Considerando que a maioria das refinarias globais, atualmente, não possuem uma infraestrutura ideal para produção de LSFO e MGO (Marine Gasoil), o resultado mais provável é a mudança na especificação de entrada de petróleo bruto. O baixo teor de enxofre favorece o óleo brasileiro, que é naturalmente mais compatível com o IMO 2020.
Mesmo diante dessas expectativas, a longo prazo, a descarbonização do transporte marítimo internacional permanecerá incerta no cenário brasileiro. No entanto, as perspectivas positivas para o mercado nacional de gás natural apontam o GNL (Gás Natural Liquefeito) como um potencial candidato para abrir o caminho da descarbonização do transporte marítimo.
A produção bruta de gás natural no Brasil deverá crescer cerca de 7% ao ano até 2027 (EPE, 2019). No entanto, esse suprimento adicional vem do gás associado ao pré-sal, que exige um mercado estável e previsível para ser totalmente desenvolvido. Até 2026, o gás associado (gás + petróleo + água) representará 78% do suprimento de gás nacional.
Nesse sentido, o setor industrial e o de geração de energia serão candidatos naturais como potenciais consumidores – projeto Gás para Crescer, por exemplo – mas novos mercados, como o de transporte marítimo, poderiam fornecer uma demanda complementar para alavancar o pré-sal brasileiro. O Brasil poderia aproveitar seus vastos e diversificados recursos para se posicionar como fornecedor global de combustíveis com menores emissões, além de promover soluções competitivas para a descarbonização a longo prazo do transporte marítimo.
Como carro chefe, o GNL, teria seu papel como combustível de transição, mesmo que no transporte marítimo, ainda enfrente desafios em relação à disponibilidade e viabilidade econômica, mas vem encontrando um impulso crescente no debate global, seria uma alternativa natural, ainda que inicialmente onerosa para sua implantação.

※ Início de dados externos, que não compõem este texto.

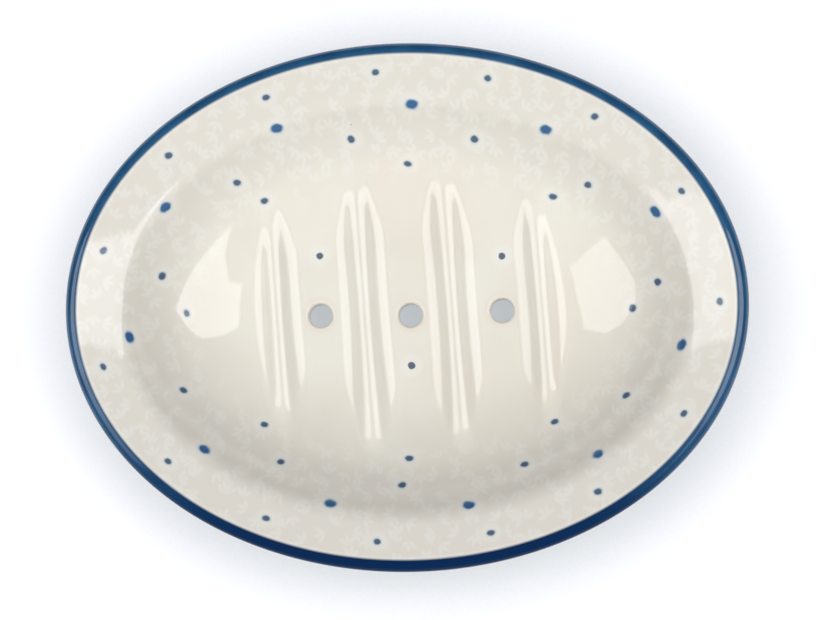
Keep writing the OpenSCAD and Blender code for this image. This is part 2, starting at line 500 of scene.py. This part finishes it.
# %% [markdown]
# ## A map around the dish
# The paint follows the dish: a brushed line keeps its distance from the lip, and motifs are spaced
# by eye along each ring. So every glazed piece gets a map whose first number runs once around
# the dish and whose second is the inset from the lip, in centimetres.

# %% Map around the dish
CM = 10 * MM
WALK_INSET = 15 * MM
WALK_POINTS = 721


def way_round(x, y, inset):
    """Share of the way around the dish, by length along the rim of the bowl."""
    angles = np.linspace(-math.pi, math.pi, WALK_POINTS)
    a, b = half_length - WALK_INSET, half_width - WALK_INSET
    steps = np.hypot(np.diff(a * np.cos(angles)), np.diff(b * np.sin(angles)))
    walked = np.concatenate([[0], np.cumsum(steps)])
    turn = np.arctan2(y / (half_width - inset), x / (half_length - inset))
    return np.interp(turn, angles, walked / walked[-1])


def map_around(piece):
    mesh = piece.data
    for layer in list(mesh.uv_layers):
        mesh.uv_layers.remove(layer)
    x, y, _ = corners(mesh).T
    inset = inset_at(x, y)
    share = way_round(x, y, inset)
    loops = np.zeros(len(mesh.loops), int)
    mesh.loops.foreach_get("vertex_index", loops)
    u, v = share[loops], inset[loops] / CM
    # a face across the seam keeps both its ends on the same side of it
    for face in mesh.polygons:
        span = slice(face.loop_start, face.loop_start + face.loop_total)
        if u[span].max() - u[span].min() > 0.5:
            u[span] = np.where(u[span] < 0.5, u[span] + 1, u[span])
    layer = mesh.uv_layers.new(name="around")
    layer.data.foreach_set("uv", np.column_stack([u, v]).ravel())
    mesh.uv_layers.active = layer


pieces = [body, band, foot] + ridges
for piece in pieces:
    map_around(piece)
print("mapped", len(pieces), "pieces")

# %% [markdown]
# ## Nodes
# Glaze, clay and table are mixed from nodes, and the same few steps come back in all of them: a
# sum, one colour laid over another, an edge that fades. Each gets a short helper, so that the
# materials below read like recipes.


# %% Helpers for nodes
def add(tree, kind, **values):
    node = tree.nodes.new(kind)
    for name, value in values.items():
        setattr(node, name, value)
    return node


def calc(tree, operation, *inputs):
    """One Math node; its inputs are numbers or sockets."""
    node = add(tree, "ShaderNodeMath", operation=operation)
    for socket, value in zip(node.inputs, inputs):
        if isinstance(value, (int, float)):
            socket.default_value = value
        else:
            tree.links.new(value, socket)
    return node.outputs[0]


def strongest(tree, masks):
    top = masks[0]
    for mask in masks[1:]:
        top = calc(tree, "MAXIMUM", top, mask)
    return top


def ramp(tree, value, start, end):
    """0 at start and 1 at end, eased in between; start may lie above end."""
    node = add(tree, "ShaderNodeMapRange", interpolation_type="SMOOTHSTEP")
    flip = start > end
    node.inputs["From Min"].default_value = min(start, end)
    node.inputs["From Max"].default_value = max(start, end)
    node.inputs["To Min"].default_value = 1.0 if flip else 0.0
    node.inputs["To Max"].default_value = 0.0 if flip else 1.0
    tree.links.new(value, node.inputs["Value"])
    return node.outputs["Result"]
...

Vale destacar que, algumas experiencias internacionais com abastecimento de GNL, já são observadas em algumas das principais rotas costeiras (zonas ECA – exigência de 0,10% de emissões de Enxofre), e segundo a Korean Development Bank and Korea Trade-Investment (2019), já respondem por cerca de 60,3% das novas embarcações encomendadas até 2025. Trata-se do combustível mais barato e benigno em termos ambientais, muito embora para o seu abastecimento, requeira uma infraestrutura diferenciada para a disponibilidade de GNL.
É certo que cada opção tem vantagens e desvantagens baseadas no custo e na disponibilidade de combustível e infraestrutura, sendo que os portos e os operadores de terminais devem garantir uma infraestrutura eficiente sob pena de perda de mercado. Segundo o relatório da Argus Marine Fuels (2019), até 2021, por exemplo, os 25 maiores portos globais terão reabastecimento de GNL e mais de 434 navios já estarão comprometidos em operar com esse combustível.

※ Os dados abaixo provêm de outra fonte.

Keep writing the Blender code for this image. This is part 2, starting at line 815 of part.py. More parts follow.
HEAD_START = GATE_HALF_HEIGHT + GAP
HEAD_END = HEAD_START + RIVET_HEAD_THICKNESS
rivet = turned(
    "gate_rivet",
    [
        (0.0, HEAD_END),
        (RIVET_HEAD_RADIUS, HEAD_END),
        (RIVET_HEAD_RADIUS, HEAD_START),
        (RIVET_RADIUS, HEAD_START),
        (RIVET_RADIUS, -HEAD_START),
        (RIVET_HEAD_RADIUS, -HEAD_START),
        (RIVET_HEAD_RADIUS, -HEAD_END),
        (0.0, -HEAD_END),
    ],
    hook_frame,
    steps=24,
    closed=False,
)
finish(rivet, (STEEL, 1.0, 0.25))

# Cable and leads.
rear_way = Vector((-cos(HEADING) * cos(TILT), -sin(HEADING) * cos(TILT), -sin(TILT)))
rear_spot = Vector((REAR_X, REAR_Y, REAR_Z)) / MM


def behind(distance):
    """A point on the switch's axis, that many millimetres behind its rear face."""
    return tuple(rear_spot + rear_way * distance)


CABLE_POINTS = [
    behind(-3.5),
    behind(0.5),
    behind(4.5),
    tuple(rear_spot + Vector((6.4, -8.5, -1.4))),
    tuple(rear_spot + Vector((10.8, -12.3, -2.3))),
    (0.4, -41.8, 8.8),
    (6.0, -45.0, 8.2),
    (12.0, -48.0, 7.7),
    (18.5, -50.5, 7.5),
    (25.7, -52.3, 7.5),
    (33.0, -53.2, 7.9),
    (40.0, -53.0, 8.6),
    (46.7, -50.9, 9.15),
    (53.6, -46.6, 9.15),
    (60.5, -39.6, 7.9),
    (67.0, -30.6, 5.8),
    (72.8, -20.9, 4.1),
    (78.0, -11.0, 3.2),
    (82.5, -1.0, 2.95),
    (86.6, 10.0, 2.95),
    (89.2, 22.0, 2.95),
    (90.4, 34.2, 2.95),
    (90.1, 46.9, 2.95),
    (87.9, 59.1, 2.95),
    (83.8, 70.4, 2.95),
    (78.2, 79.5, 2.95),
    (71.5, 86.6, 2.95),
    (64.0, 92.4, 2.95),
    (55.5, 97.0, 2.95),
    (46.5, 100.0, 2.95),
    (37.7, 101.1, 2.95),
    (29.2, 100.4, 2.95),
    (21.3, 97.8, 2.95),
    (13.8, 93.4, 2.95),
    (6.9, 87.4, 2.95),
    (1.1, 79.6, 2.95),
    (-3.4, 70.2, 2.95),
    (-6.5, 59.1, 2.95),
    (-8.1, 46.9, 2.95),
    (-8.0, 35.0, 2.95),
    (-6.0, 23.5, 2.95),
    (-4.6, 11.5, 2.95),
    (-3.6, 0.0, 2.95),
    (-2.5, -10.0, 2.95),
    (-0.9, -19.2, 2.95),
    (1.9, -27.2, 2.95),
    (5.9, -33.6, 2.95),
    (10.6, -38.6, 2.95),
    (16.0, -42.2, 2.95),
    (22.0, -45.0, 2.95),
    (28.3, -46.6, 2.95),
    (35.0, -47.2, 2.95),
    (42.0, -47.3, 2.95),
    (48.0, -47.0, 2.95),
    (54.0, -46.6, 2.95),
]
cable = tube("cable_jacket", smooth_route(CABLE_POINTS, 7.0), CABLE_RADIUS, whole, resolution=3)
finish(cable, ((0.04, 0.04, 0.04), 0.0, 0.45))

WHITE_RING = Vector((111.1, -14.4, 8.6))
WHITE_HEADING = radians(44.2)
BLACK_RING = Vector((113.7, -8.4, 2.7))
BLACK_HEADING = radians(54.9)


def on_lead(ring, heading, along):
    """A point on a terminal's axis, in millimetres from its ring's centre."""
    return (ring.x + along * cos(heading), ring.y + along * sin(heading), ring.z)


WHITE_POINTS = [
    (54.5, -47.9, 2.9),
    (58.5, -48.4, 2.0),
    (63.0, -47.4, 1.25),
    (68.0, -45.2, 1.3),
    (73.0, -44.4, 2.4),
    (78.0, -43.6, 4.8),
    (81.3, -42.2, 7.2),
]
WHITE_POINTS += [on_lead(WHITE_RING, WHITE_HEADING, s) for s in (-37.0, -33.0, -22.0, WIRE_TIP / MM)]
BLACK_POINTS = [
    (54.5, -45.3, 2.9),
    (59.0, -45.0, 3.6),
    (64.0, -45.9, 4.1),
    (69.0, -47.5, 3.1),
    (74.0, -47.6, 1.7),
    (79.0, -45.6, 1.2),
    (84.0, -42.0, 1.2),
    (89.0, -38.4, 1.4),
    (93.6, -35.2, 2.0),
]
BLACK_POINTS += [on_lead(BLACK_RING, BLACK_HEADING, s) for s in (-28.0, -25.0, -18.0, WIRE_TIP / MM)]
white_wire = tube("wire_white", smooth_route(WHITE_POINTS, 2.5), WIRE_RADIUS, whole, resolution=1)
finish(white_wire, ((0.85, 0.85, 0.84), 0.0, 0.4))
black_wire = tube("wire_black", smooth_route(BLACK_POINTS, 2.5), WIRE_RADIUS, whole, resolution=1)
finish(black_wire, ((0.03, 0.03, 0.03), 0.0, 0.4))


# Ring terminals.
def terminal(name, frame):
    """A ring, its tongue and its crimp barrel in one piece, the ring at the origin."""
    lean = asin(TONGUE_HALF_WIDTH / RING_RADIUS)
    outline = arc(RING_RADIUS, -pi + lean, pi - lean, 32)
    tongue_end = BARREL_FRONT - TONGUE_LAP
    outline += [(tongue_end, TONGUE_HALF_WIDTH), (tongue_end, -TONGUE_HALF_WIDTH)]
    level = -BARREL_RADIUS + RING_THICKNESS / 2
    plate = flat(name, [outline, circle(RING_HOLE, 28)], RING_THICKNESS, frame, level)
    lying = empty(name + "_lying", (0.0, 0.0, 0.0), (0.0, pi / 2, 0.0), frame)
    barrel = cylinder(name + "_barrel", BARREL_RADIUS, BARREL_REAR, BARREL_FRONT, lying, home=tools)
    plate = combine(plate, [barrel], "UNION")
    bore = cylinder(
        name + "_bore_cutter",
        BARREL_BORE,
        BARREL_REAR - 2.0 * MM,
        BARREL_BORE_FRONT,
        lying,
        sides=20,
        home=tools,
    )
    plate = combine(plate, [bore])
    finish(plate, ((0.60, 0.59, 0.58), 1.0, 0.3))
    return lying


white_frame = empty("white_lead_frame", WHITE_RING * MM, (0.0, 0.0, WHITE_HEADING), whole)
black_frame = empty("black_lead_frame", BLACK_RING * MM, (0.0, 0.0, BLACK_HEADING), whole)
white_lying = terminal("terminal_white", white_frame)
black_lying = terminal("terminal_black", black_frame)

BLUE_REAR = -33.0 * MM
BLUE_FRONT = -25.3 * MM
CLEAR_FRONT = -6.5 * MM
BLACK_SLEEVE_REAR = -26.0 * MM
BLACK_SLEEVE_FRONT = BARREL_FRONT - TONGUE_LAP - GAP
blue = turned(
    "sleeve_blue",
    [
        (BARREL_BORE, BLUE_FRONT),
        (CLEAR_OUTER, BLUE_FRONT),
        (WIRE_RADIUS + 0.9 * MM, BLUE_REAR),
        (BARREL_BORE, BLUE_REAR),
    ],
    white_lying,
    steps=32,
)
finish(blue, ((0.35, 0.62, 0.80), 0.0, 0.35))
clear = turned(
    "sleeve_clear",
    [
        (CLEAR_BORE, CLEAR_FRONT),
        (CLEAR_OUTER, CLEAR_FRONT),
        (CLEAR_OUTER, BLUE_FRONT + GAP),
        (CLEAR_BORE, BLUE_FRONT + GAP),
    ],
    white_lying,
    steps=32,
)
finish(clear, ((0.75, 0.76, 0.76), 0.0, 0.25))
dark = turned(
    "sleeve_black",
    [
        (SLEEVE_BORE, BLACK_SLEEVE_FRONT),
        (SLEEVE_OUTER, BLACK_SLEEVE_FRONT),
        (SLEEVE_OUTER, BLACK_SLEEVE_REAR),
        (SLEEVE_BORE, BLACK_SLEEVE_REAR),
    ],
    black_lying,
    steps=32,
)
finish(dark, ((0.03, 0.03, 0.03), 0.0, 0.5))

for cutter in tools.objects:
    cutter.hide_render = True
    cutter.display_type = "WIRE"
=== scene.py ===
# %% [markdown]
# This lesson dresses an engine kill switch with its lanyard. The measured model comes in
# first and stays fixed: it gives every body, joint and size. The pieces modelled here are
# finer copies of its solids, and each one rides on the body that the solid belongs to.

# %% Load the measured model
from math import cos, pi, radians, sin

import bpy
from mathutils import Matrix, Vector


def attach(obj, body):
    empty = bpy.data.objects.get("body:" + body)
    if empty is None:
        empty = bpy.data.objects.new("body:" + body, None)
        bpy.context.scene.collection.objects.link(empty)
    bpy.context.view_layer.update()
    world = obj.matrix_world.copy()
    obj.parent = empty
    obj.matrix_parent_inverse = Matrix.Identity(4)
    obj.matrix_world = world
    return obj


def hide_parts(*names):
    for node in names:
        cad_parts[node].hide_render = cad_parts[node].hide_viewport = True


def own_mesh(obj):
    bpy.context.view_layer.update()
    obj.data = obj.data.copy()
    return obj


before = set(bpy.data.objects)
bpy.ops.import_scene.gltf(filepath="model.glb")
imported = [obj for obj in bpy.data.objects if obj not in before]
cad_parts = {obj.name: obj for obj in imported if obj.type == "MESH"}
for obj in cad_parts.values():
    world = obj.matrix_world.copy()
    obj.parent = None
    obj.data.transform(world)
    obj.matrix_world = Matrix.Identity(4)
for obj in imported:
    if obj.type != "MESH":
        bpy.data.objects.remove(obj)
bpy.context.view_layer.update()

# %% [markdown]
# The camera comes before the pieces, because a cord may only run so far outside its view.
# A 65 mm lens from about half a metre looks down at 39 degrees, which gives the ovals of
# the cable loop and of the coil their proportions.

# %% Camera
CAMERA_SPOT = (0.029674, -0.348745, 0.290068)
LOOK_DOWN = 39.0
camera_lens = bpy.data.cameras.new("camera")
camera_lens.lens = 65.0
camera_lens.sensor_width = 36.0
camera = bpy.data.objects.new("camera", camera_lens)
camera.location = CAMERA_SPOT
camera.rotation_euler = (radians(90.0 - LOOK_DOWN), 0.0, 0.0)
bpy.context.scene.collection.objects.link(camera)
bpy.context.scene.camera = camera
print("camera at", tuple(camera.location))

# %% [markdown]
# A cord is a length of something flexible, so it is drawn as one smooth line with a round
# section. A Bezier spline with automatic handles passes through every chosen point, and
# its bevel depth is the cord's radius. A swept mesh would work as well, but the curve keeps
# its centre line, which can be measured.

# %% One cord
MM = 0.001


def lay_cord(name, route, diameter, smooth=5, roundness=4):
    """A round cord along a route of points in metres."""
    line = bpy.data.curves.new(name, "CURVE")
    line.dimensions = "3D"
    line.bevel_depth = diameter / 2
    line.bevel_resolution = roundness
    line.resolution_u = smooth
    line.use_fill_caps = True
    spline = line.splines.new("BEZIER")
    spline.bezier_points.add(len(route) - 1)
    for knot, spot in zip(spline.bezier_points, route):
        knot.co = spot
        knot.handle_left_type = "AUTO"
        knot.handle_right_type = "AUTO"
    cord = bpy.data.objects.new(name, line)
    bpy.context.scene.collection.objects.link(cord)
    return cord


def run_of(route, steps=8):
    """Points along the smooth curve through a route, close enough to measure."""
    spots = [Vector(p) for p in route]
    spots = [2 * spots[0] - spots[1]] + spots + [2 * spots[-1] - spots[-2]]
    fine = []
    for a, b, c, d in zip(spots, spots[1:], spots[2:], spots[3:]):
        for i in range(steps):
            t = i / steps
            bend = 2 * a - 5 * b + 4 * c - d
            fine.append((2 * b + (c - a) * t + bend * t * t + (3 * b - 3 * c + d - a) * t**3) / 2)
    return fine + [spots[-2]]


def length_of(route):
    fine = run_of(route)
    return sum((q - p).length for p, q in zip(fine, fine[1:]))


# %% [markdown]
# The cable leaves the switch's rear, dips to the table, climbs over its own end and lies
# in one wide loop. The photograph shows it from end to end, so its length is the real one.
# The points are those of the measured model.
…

Nesse sentido, levando em conta os diversos projetos de terminais de regaseificação propostos para o Brasil, cerca de quatorze, segundo EPE (2019), destacando inclusive um no Porto de Santos, o GNL seria a melhor alternativa visando a melhor produtividade do setor portuário nacional.

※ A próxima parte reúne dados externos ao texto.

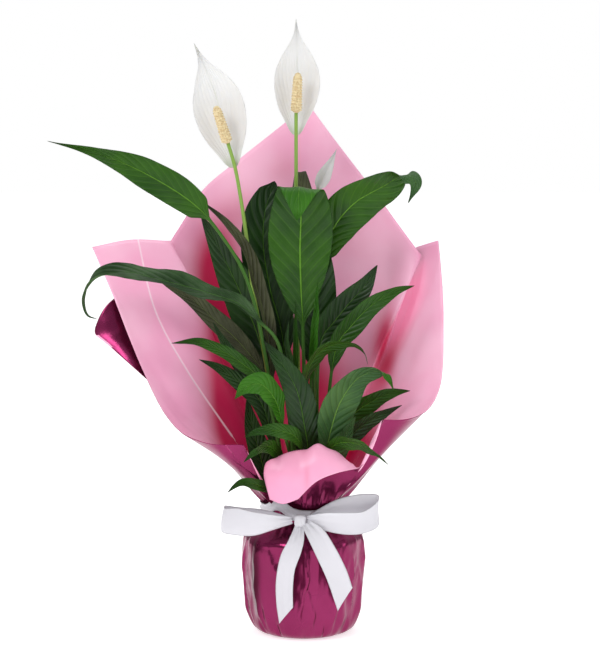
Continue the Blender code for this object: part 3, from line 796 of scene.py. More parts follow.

*Alexandre Machado é Doutor em Direito Ambiental Internacional e Mestre em Direito Ambiental, possui Especialização em Direito do Petróleo e Gás e Didática do Ensino Superior, professor de Terminais Offshore, Transporte Marítimo e Comércio Exterior e Logística na Faculdade Estadual de Tecnologia da Baixada Santista (FATEC Rubens Lara/SP).